==== Collected material

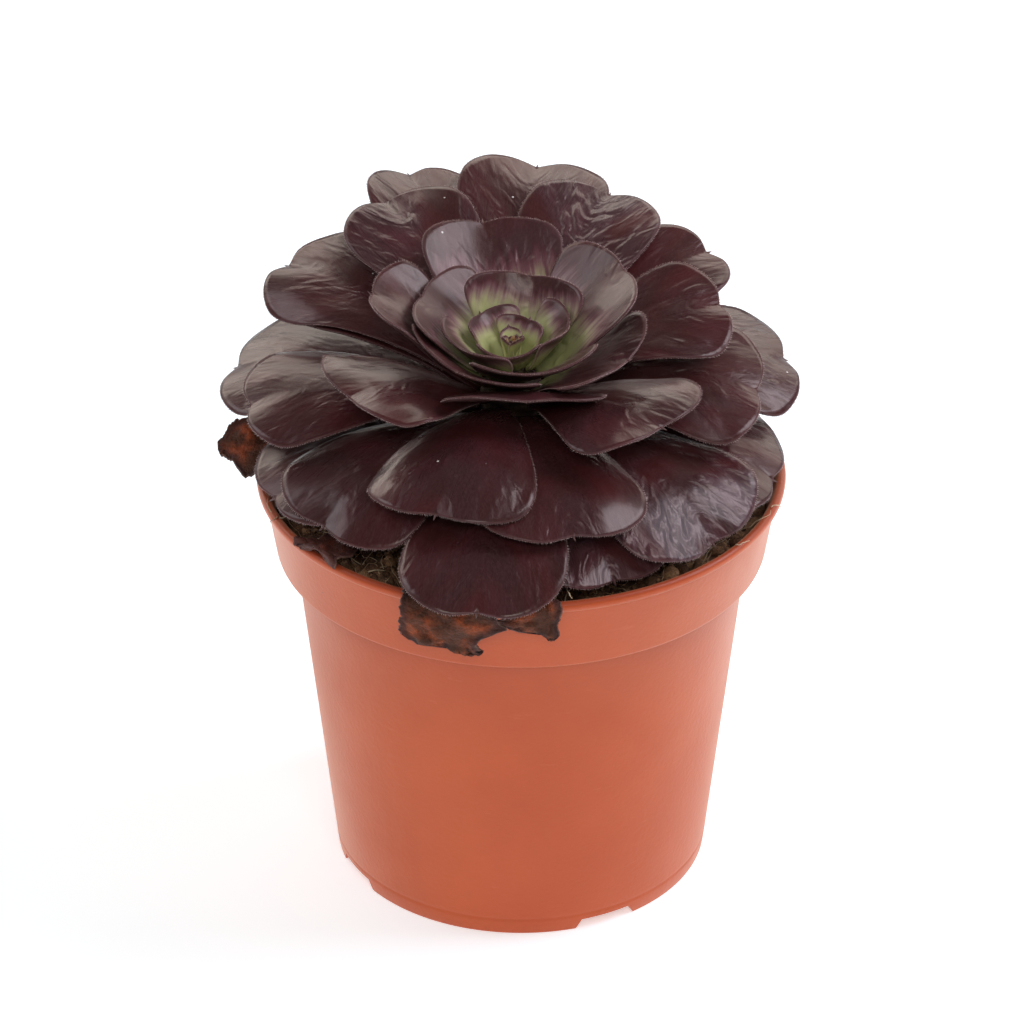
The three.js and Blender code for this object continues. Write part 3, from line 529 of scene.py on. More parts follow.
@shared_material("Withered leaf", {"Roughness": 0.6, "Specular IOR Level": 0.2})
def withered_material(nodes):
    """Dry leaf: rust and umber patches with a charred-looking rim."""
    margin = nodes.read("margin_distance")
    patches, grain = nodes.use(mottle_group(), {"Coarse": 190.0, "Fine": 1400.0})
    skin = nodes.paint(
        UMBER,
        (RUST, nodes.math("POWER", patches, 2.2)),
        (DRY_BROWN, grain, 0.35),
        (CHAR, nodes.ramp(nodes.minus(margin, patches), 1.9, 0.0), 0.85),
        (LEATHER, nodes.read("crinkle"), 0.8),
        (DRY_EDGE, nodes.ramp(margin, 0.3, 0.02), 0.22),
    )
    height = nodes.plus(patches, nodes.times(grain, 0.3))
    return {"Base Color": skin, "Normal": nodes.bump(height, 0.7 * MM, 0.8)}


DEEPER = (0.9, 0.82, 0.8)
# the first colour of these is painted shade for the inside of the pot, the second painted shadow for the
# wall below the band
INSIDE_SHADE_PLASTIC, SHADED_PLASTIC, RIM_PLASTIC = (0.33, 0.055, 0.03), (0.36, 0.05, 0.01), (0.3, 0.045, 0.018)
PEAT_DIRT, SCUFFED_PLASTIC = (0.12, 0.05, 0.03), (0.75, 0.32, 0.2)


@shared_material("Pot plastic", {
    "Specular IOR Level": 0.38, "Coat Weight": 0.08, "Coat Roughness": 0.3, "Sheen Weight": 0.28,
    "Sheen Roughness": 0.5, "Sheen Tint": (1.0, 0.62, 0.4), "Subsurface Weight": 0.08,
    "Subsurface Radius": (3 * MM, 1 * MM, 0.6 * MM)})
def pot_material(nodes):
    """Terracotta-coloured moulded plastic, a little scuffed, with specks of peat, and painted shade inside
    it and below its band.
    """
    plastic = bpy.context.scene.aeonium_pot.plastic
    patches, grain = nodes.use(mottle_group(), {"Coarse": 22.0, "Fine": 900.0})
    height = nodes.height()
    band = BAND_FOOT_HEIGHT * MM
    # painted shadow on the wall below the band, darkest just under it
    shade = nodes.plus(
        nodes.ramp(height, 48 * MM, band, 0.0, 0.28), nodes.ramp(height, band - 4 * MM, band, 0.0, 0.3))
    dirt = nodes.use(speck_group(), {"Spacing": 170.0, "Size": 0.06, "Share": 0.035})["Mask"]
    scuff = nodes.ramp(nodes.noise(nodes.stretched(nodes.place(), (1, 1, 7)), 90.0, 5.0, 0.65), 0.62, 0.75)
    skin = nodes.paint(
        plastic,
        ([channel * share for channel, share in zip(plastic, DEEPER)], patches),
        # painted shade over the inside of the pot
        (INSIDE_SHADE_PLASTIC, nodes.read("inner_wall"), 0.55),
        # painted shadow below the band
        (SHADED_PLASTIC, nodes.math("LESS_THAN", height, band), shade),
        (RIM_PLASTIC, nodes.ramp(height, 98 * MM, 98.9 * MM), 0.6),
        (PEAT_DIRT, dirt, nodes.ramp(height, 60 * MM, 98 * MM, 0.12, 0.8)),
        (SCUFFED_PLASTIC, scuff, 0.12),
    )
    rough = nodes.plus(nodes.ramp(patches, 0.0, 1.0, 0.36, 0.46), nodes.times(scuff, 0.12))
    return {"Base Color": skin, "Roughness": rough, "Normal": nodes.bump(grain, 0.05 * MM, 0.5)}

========

→ **Direction**:
Restate every line of the data word for word.

→ **Exercise response**:
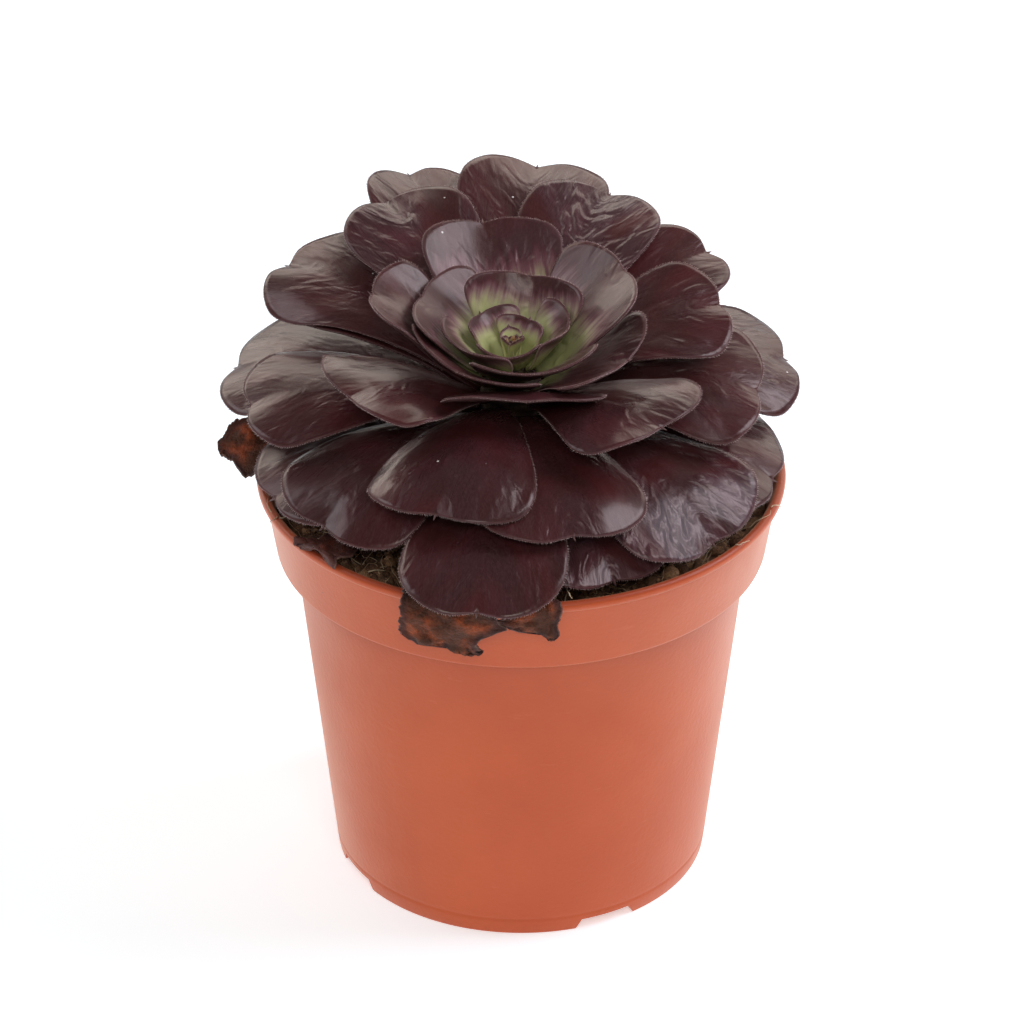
The three.js and Blender code for this object continues. Write part 3, from line 529 of scene.py on. More parts follow.
@shared_material("Withered leaf", {"Roughness": 0.6, "Specular IOR Level": 0.2})
def withered_material(nodes):
    """Dry leaf: rust and umber patches with a charred-looking rim."""
    margin = nodes.read("margin_distance")
    patches, grain = nodes.use(mottle_group(), {"Coarse": 190.0, "Fine": 1400.0})
    skin = nodes.paint(
        UMBER,
        (RUST, nodes.math("POWER", patches, 2.2)),
        (DRY_BROWN, grain, 0.35),
        (CHAR, nodes.ramp(nodes.minus(margin, patches), 1.9, 0.0), 0.85),
        (LEATHER, nodes.read("crinkle"), 0.8),
        (DRY_EDGE, nodes.ramp(margin, 0.3, 0.02), 0.22),
    )
    height = nodes.plus(patches, nodes.times(grain, 0.3))
    return {"Base Color": skin, "Normal": nodes.bump(height, 0.7 * MM, 0.8)}


DEEPER = (0.9, 0.82, 0.8)
# the first colour of these is painted shade for the inside of the pot, the second painted shadow for the
# wall below the band
INSIDE_SHADE_PLASTIC, SHADED_PLASTIC, RIM_PLASTIC = (0.33, 0.055, 0.03), (0.36, 0.05, 0.01), (0.3, 0.045, 0.018)
PEAT_DIRT, SCUFFED_PLASTIC = (0.12, 0.05, 0.03), (0.75, 0.32, 0.2)


@shared_material("Pot plastic", {
    "Specular IOR Level": 0.38, "Coat Weight": 0.08, "Coat Roughness": 0.3, "Sheen Weight": 0.28,
    "Sheen Roughness": 0.5, "Sheen Tint": (1.0, 0.62, 0.4), "Subsurface Weight": 0.08,
    "Subsurface Radius": (3 * MM, 1 * MM, 0.6 * MM)})
def pot_material(nodes):
    """Terracotta-coloured moulded plastic, a little scuffed, with specks of peat, and painted shade inside
    it and below its band.
    """
    plastic = bpy.context.scene.aeonium_pot.plastic
    patches, grain = nodes.use(mottle_group(), {"Coarse": 22.0, "Fine": 900.0})
    height = nodes.height()
    band = BAND_FOOT_HEIGHT * MM
    # painted shadow on the wall below the band, darkest just under it
    shade = nodes.plus(
        nodes.ramp(height, 48 * MM, band, 0.0, 0.28), nodes.ramp(height, band - 4 * MM, band, 0.0, 0.3))
    dirt = nodes.use(speck_group(), {"Spacing": 170.0, "Size": 0.06, "Share": 0.035})["Mask"]
    scuff = nodes.ramp(nodes.noise(nodes.stretched(nodes.place(), (1, 1, 7)), 90.0, 5.0, 0.65), 0.62, 0.75)
    skin = nodes.paint(
        plastic,
        ([channel * share for channel, share in zip(plastic, DEEPER)], patches),
        # painted shade over the inside of the pot
        (INSIDE_SHADE_PLASTIC, nodes.read("inner_wall"), 0.55),
        # painted shadow below the band
        (SHADED_PLASTIC, nodes.math("LESS_THAN", height, band), shade),
        (RIM_PLASTIC, nodes.ramp(height, 98 * MM, 98.9 * MM), 0.6),
        (PEAT_DIRT, dirt, nodes.ramp(height, 60 * MM, 98 * MM, 0.12, 0.8)),
        (SCUFFED_PLASTIC, scuff, 0.12),
    )
    rough = nodes.plus(nodes.ramp(patches, 0.0, 1.0, 0.36, 0.46), nodes.times(scuff, 0.12))
    return {"Base Color": skin, "Roughness": rough, "Normal": nodes.bump(grain, 0.05 * MM, 0.5)}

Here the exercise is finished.